• _Stated exercise_:
Each line below should be reproduced without any alteration.

** START **

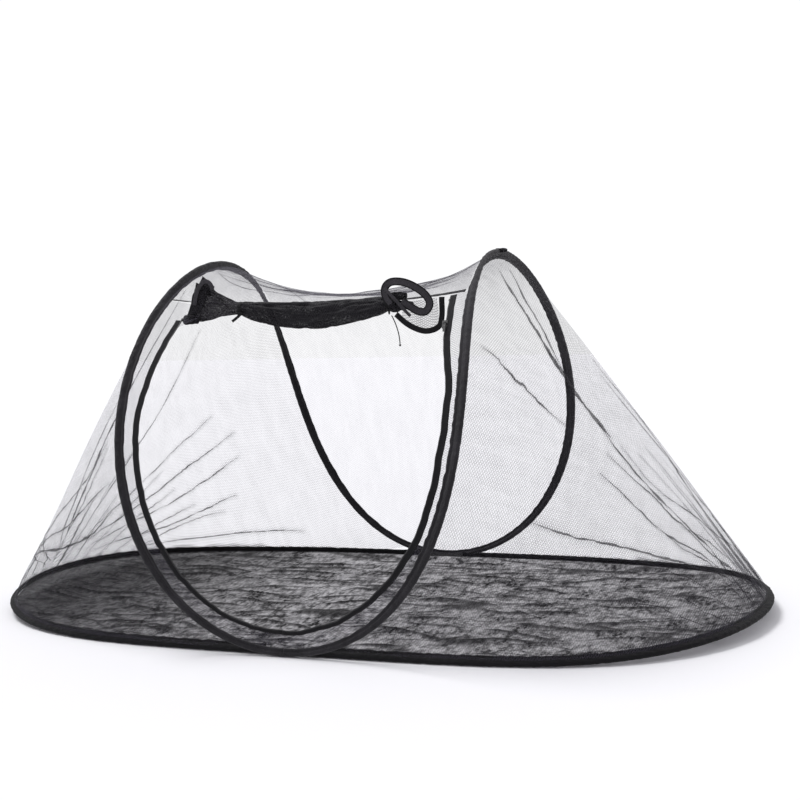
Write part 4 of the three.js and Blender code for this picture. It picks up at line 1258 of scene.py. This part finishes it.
def make_ties():
    at = {"left": ROLL_LEFT, "right": ROLL_RIGHT}
    for word, x in at.items():
        middle, _ = roll_middle(np.array([x - 0.001, x, x + 0.001]))
        turn = np.linspace(TIE_ENDS_GAP, 2 * math.pi - TIE_ENDS_GAP, 64)
        pinch = TIE_RADIUS * (1 + 0.04 * np.cos(3 * turn + x * 40))
        line = middle[1] + stack(0 * turn, -pinch * np.cos(turn), pinch * np.sin(turn))
        along = unit(middle[2] - middle[0])
        section = tape_section(WIDTHS["tie"])
        stand_in(swept_piece(f"tie_{word}.tape", line, along, section, TIE, "tie"))
    turn = np.linspace(0, 2 * math.pi, 49)
    x = 0.0035 * np.sin(turn) + 0.0022 * np.sin(2 * turn)
    z = 0.0035 * np.cos(turn) - 0.0022 * np.cos(2 * turn)
    for word, off in KNOT_OFF.items():
        line = roll_middle(np.array(at[word]))[0] + np.array(off) + stack(x, 0.0016 * np.sin(3 * turn), z)
        name = f"tie_{word}.knot"
        folded(swept_piece(name, line, FRONT, circle(TIE_KNOT_RADIUS, 8), TIE, "tie", capped=False))


def facing_front(line):
    """The direction across a tape that lies flat towards the door's front."""
    return np.cross(unit(np.gradient(line, axis=0)), FRONT)


def tape_along(name, route, width, material, slot, count=110):
    """A tape along a route beside the seam. The light loose tape has a dark rim on each edge."""
    line = seam_curve(route, count)
    across = facing_front(line)
    node = name.split(".")[0]
    tape = swept_piece(name, line, across, tape_section(width), material, slot)
    if material is LOOSE_TAPE:
        for side, word in ((-1, "inner"), (1, "outer")):
            edge = line + unit(across) * (side * 0.42 * width)
            rim = tape_section(WIDTHS["rim"], TAPE_THICKNESS + 0.0006)
            folded(swept_piece(f"{node}.{word}_edge", edge, across, rim, TAPE, slot))
    if slot == "zip_tape":
        folded(stitches(f"{node}.stitches", line, across, -0.32 * width, TAPE_THICKNESS / 2, slot))
    stand_in(tape)


ZIP_LOOP = [
    (0.169, -0.047, -0.008), (0.160, -0.051, 0.007), (0.160, -0.054, 0.026), (0.175, -0.056, 0.037),
    (0.203, -0.058, 0.034), (0.231, -0.058, 0.020), (0.252, -0.056, 0.001), (0.259, -0.054, -0.017),
    (0.249, -0.052, -0.031), (0.232, -0.051, -0.029), (0.213, -0.050, -0.017), (0.195, -0.048, -0.004),
]
LOOP_STRAND = [
    (0.162, -0.0605, 0.026), (0.180, -0.0625, 0.006), (0.199, -0.0625, -0.016), (0.217, -0.0600, -0.037),
]
DOOR_EDGE = [
    (0.175, -0.034, -0.030), (0.194, -0.034, -0.048), (0.214, -0.032, -0.062), (0.236, -0.030, -0.071),
    (0.255, -0.027, -0.071), (0.267, -0.023, -0.065), (0.271, -0.019, -0.054), (0.272, -0.015, -0.037),
    (0.271, -0.012, -0.013), (0.271, -0.010, -0.006),
]
TIE_STUB = [(-0.178, -0.044, -0.016), (-0.188, -0.045, -0.025), (-0.201, -0.046, -0.035)]
# Netting crumpled behind the loop: where, and how far it reaches each way.
CRUMPLES = {
    "door_roll.crumple": ((0.184, -0.040, 0.008), (0.020, 0.007, 0.009)),
    "door_roll.flare": ((0.190, -0.036, -0.012), (0.026, 0.008, 0.010)),
}


def make_loose_tapes():
    tape_along("door_zip_loop.tape", ZIP_LOOP, WIDTHS["loop"], LOOSE_TAPE, "zip_tape")
    tape_along("door_edge_tape.tape", DOOR_EDGE, WIDTHS["door_edge"], TAPE, "zip_tape")
    tape_along("tie_stub_left.tape", TIE_STUB, WIDTHS["stub"], TIE, "tie", 24)
    # A strand of the loop crosses it in front.
    line = seam_curve(LOOP_STRAND, 50)
    section = tape_section(WIDTHS["strand"])
    folded(swept_piece("door_zip_loop.strand", line, facing_front(line), section, LOOSE_TAPE, "zip_tape"))
    for name, (at, size) in CRUMPLES.items():
        folded(crumpled_ball(name, by_seam(*at), size, 180 + len(name)))


def make_door_corner():
    """The corner of the door that stays unrolled between the seam and its edge tape."""
    edge = seam_curve(DOOR_EDGE, 101)
    u = np.linspace(0, 1, 50)
    low = edge[np.round(10 + 57 * u).astype(int)] + stack(-0.002 * u, 0.001, 0.004)
    high = by_seam(0.186 + 0.074 * u, -0.024 + 0.014 * u, -0.006)
    v = np.linspace(0, 1, 24)[:, None]
    points = low[None] * (1 - v[..., None]) + high[None] * v[..., None]
    ripple = waves(u[None] * 0.08, v * 0.05, 160, 12, 0.012, 0.04) * 0.0016
    points[..., 1] += ripple * np.sin(math.pi * v)
    corner = cloth_piece("door_corner.netting", points, NETTING, "netting", None, 2.5)
    parts = stand_in(corner, ["middle"])


# ---- CAD nodes that keep their shape ----


def finish_cad_nodes():
    looks = {
        STEEL: ["base_wire_right", "base_wire_left"],
        CRIMP: ["base_ferrule"],
        ZIP_METAL: ["zip_slider", "zip_slider_staple", "zip_pull", "zip_stop_right", "zip_stop_left"],
        TIE: ["tie_knot"],
    }
    for material, names in looks.items():
        for name in names:
            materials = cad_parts[name].data.materials
            materials.clear()
            materials.append(material)


# ---- Stage ----

GROUND_HALF = 14
BACKDROP_PLACE = (0, 9, 6)
KEY_FROM = (-1.0, 0.35, 1.9)
KEY_ENERGY = 1.84
KEY_SPREAD = math.radians(24)
AMBIENT = 0.60
BACKDROP_GLOW = 1.045


def stage_plane(name, place, tilt, paint):
    bm = bmesh.new()
    bmesh.ops.create_grid(bm, x_segments=1, y_segments=1, size=GROUND_HALF)
    mesh = bpy.data.meshes.new(name)
    bm.to_mesh(mesh)
    bm.free()
    mesh.materials.append(paint.material)
    plane = add_object(name, mesh)
    plane.location = place
    plane.rotation_euler = (tilt, 0, 0)
    plane.visible_shadow = False
    plane.visible_diffuse = False


def make_stage():
    scene = bpy.context.scene
    scene.view_settings.view_transform = "Standard"
    paint = Nodes("ground_paint", 0.9)
    paint.look(Base_Color=(0.93, 0.93, 0.95, 1))
    stage_plane("ground", (0, 0, -0.0005), 0, paint)
    wall = Nodes("backdrop_paint", 0.9)
    wall.look(Base_Color=(0.0, 0.0, 0.0, 1), Specular_IOR_Level=0)
    wall.look(Emission_Color=(0.985, 0.985, 1, 1), Emission_Strength=BACKDROP_GLOW)
    stage_plane("backdrop", BACKDROP_PLACE, math.radians(90), wall)

    world = bpy.data.worlds.new("studio")
    world.use_nodes = True
    sky = world.node_tree.nodes["Background"].inputs
    sky["Color"].default_value = (0.97, 0.96, 1.0, 1)
    sky["Strength"].default_value = AMBIENT
    scene.world = world
    data = bpy.data.lights.new("key", "SUN")
    data.energy = KEY_ENERGY
    data.angle = KEY_SPREAD
    light = add_object("key", data)
    light.rotation_euler = Vector(KEY_FROM).to_track_quat("Z", "Y").to_euler()


for make in (
    make_camera, make_cord, make_bindings, make_hoop_ferrule, make_foot_joints, make_floors, make_end_panels,
    make_front_strips, make_back_panel, make_zips, make_seam_tape, make_roll, make_bunch, make_bunch_edge,
    make_ties, make_loose_tapes, make_door_corner, finish_cad_nodes, make_stage,
):
    make()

** END **

• _Reply_:
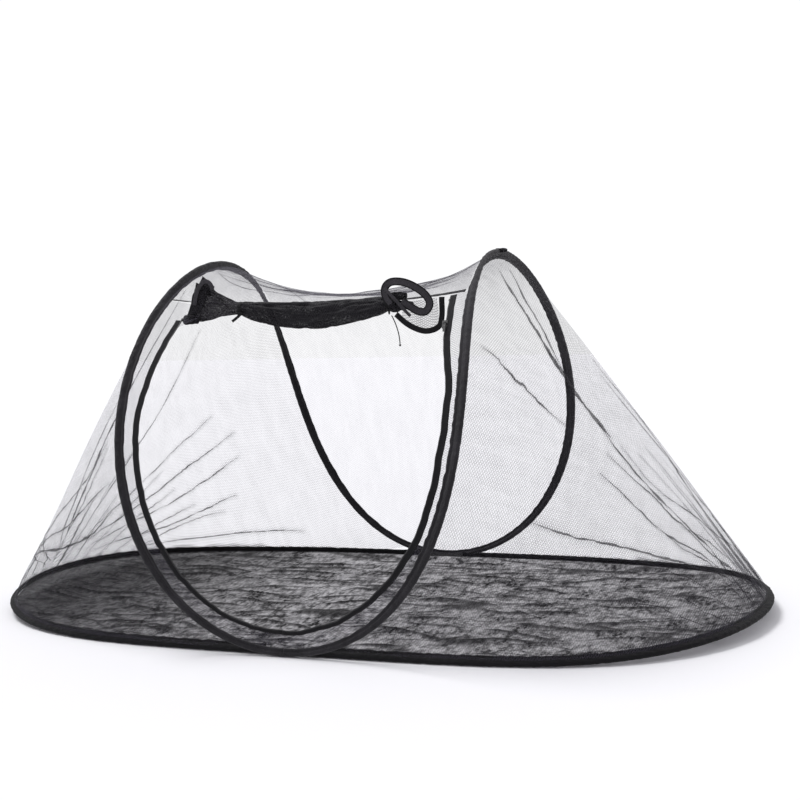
Write part 4 of the three.js and Blender code for this picture. It picks up at line 1258 of scene.py. This part finishes it.
def make_ties():
    at = {"left": ROLL_LEFT, "right": ROLL_RIGHT}
    for word, x in at.items():
        middle, _ = roll_middle(np.array([x - 0.001, x, x + 0.001]))
        turn = np.linspace(TIE_ENDS_GAP, 2 * math.pi - TIE_ENDS_GAP, 64)
        pinch = TIE_RADIUS * (1 + 0.04 * np.cos(3 * turn + x * 40))
        line = middle[1] + stack(0 * turn, -pinch * np.cos(turn), pinch * np.sin(turn))
        along = unit(middle[2] - middle[0])
        section = tape_section(WIDTHS["tie"])
        stand_in(swept_piece(f"tie_{word}.tape", line, along, section, TIE, "tie"))
    turn = np.linspace(0, 2 * math.pi, 49)
    x = 0.0035 * np.sin(turn) + 0.0022 * np.sin(2 * turn)
    z = 0.0035 * np.cos(turn) - 0.0022 * np.cos(2 * turn)
    for word, off in KNOT_OFF.items():
        line = roll_middle(np.array(at[word]))[0] + np.array(off) + stack(x, 0.0016 * np.sin(3 * turn), z)
        name = f"tie_{word}.knot"
        folded(swept_piece(name, line, FRONT, circle(TIE_KNOT_RADIUS, 8), TIE, "tie", capped=False))


def facing_front(line):
    """The direction across a tape that lies flat towards the door's front."""
    return np.cross(unit(np.gradient(line, axis=0)), FRONT)


def tape_along(name, route, width, material, slot, count=110):
    """A tape along a route beside the seam. The light loose tape has a dark rim on each edge."""
    line = seam_curve(route, count)
    across = facing_front(line)
    node = name.split(".")[0]
    tape = swept_piece(name, line, across, tape_section(width), material, slot)
    if material is LOOSE_TAPE:
        for side, word in ((-1, "inner"), (1, "outer")):
            edge = line + unit(across) * (side * 0.42 * width)
            rim = tape_section(WIDTHS["rim"], TAPE_THICKNESS + 0.0006)
            folded(swept_piece(f"{node}.{word}_edge", edge, across, rim, TAPE, slot))
    if slot == "zip_tape":
        folded(stitches(f"{node}.stitches", line, across, -0.32 * width, TAPE_THICKNESS / 2, slot))
    stand_in(tape)


ZIP_LOOP = [
    (0.169, -0.047, -0.008), (0.160, -0.051, 0.007), (0.160, -0.054, 0.026), (0.175, -0.056, 0.037),
    (0.203, -0.058, 0.034), (0.231, -0.058, 0.020), (0.252, -0.056, 0.001), (0.259, -0.054, -0.017),
    (0.249, -0.052, -0.031), (0.232, -0.051, -0.029), (0.213, -0.050, -0.017), (0.195, -0.048, -0.004),
]
LOOP_STRAND = [
    (0.162, -0.0605, 0.026), (0.180, -0.0625, 0.006), (0.199, -0.0625, -0.016), (0.217, -0.0600, -0.037),
]
DOOR_EDGE = [
    (0.175, -0.034, -0.030), (0.194, -0.034, -0.048), (0.214, -0.032, -0.062), (0.236, -0.030, -0.071),
    (0.255, -0.027, -0.071), (0.267, -0.023, -0.065), (0.271, -0.019, -0.054), (0.272, -0.015, -0.037),
    (0.271, -0.012, -0.013), (0.271, -0.010, -0.006),
]
TIE_STUB = [(-0.178, -0.044, -0.016), (-0.188, -0.045, -0.025), (-0.201, -0.046, -0.035)]
# Netting crumpled behind the loop: where, and how far it reaches each way.
CRUMPLES = {
    "door_roll.crumple": ((0.184, -0.040, 0.008), (0.020, 0.007, 0.009)),
    "door_roll.flare": ((0.190, -0.036, -0.012), (0.026, 0.008, 0.010)),
}


def make_loose_tapes():
    tape_along("door_zip_loop.tape", ZIP_LOOP, WIDTHS["loop"], LOOSE_TAPE, "zip_tape")
    tape_along("door_edge_tape.tape", DOOR_EDGE, WIDTHS["door_edge"], TAPE, "zip_tape")
    tape_along("tie_stub_left.tape", TIE_STUB, WIDTHS["stub"], TIE, "tie", 24)
    # A strand of the loop crosses it in front.
    line = seam_curve(LOOP_STRAND, 50)
    section = tape_section(WIDTHS["strand"])
    folded(swept_piece("door_zip_loop.strand", line, facing_front(line), section, LOOSE_TAPE, "zip_tape"))
    for name, (at, size) in CRUMPLES.items():
        folded(crumpled_ball(name, by_seam(*at), size, 180 + len(name)))


def make_door_corner():
    """The corner of the door that stays unrolled between the seam and its edge tape."""
    edge = seam_curve(DOOR_EDGE, 101)
    u = np.linspace(0, 1, 50)
    low = edge[np.round(10 + 57 * u).astype(int)] + stack(-0.002 * u, 0.001, 0.004)
    high = by_seam(0.186 + 0.074 * u, -0.024 + 0.014 * u, -0.006)
    v = np.linspace(0, 1, 24)[:, None]
    points = low[None] * (1 - v[..., None]) + high[None] * v[..., None]
    ripple = waves(u[None] * 0.08, v * 0.05, 160, 12, 0.012, 0.04) * 0.0016
    points[..., 1] += ripple * np.sin(math.pi * v)
    corner = cloth_piece("door_corner.netting", points, NETTING, "netting", None, 2.5)
    parts = stand_in(corner, ["middle"])


# ---- CAD nodes that keep their shape ----


def finish_cad_nodes():
    looks = {
        STEEL: ["base_wire_right", "base_wire_left"],
        CRIMP: ["base_ferrule"],
        ZIP_METAL: ["zip_slider", "zip_slider_staple", "zip_pull", "zip_stop_right", "zip_stop_left"],
        TIE: ["tie_knot"],
    }
    for material, names in looks.items():
        for name in names:
            materials = cad_parts[name].data.materials
            materials.clear()
            materials.append(material)


# ---- Stage ----

GROUND_HALF = 14
BACKDROP_PLACE = (0, 9, 6)
KEY_FROM = (-1.0, 0.35, 1.9)
KEY_ENERGY = 1.84
KEY_SPREAD = math.radians(24)
AMBIENT = 0.60
BACKDROP_GLOW = 1.045


def stage_plane(name, place, tilt, paint):
    bm = bmesh.new()
    bmesh.ops.create_grid(bm, x_segments=1, y_segments=1, size=GROUND_HALF)
    mesh = bpy.data.meshes.new(name)
    bm.to_mesh(mesh)
    bm.free()
    mesh.materials.append(paint.material)
    plane = add_object(name, mesh)
    plane.location = place
    plane.rotation_euler = (tilt, 0, 0)
    plane.visible_shadow = False
    plane.visible_diffuse = False


def make_stage():
    scene = bpy.context.scene
    scene.view_settings.view_transform = "Standard"
    paint = Nodes("ground_paint", 0.9)
    paint.look(Base_Color=(0.93, 0.93, 0.95, 1))
    stage_plane("ground", (0, 0, -0.0005), 0, paint)
    wall = Nodes("backdrop_paint", 0.9)
    wall.look(Base_Color=(0.0, 0.0, 0.0, 1), Specular_IOR_Level=0)
    wall.look(Emission_Color=(0.985, 0.985, 1, 1), Emission_Strength=BACKDROP_GLOW)
    stage_plane("backdrop", BACKDROP_PLACE, math.radians(90), wall)

    world = bpy.data.worlds.new("studio")
    world.use_nodes = True
    sky = world.node_tree.nodes["Background"].inputs
    sky["Color"].default_value = (0.97, 0.96, 1.0, 1)
    sky["Strength"].default_value = AMBIENT
    scene.world = world
    data = bpy.data.lights.new("key", "SUN")
    data.energy = KEY_ENERGY
    data.angle = KEY_SPREAD
    light = add_object("key", data)
    light.rotation_euler = Vector(KEY_FROM).to_track_quat("Z", "Y").to_euler()


for make in (
    make_camera, make_cord, make_bindings, make_hoop_ferrule, make_foot_joints, make_floors, make_end_panels,
    make_front_strips, make_back_panel, make_zips, make_seam_tape, make_roll, make_bunch, make_bunch_edge,
    make_ties, make_loose_tapes, make_door_corner, finish_cad_nodes, make_stage,
):
    make()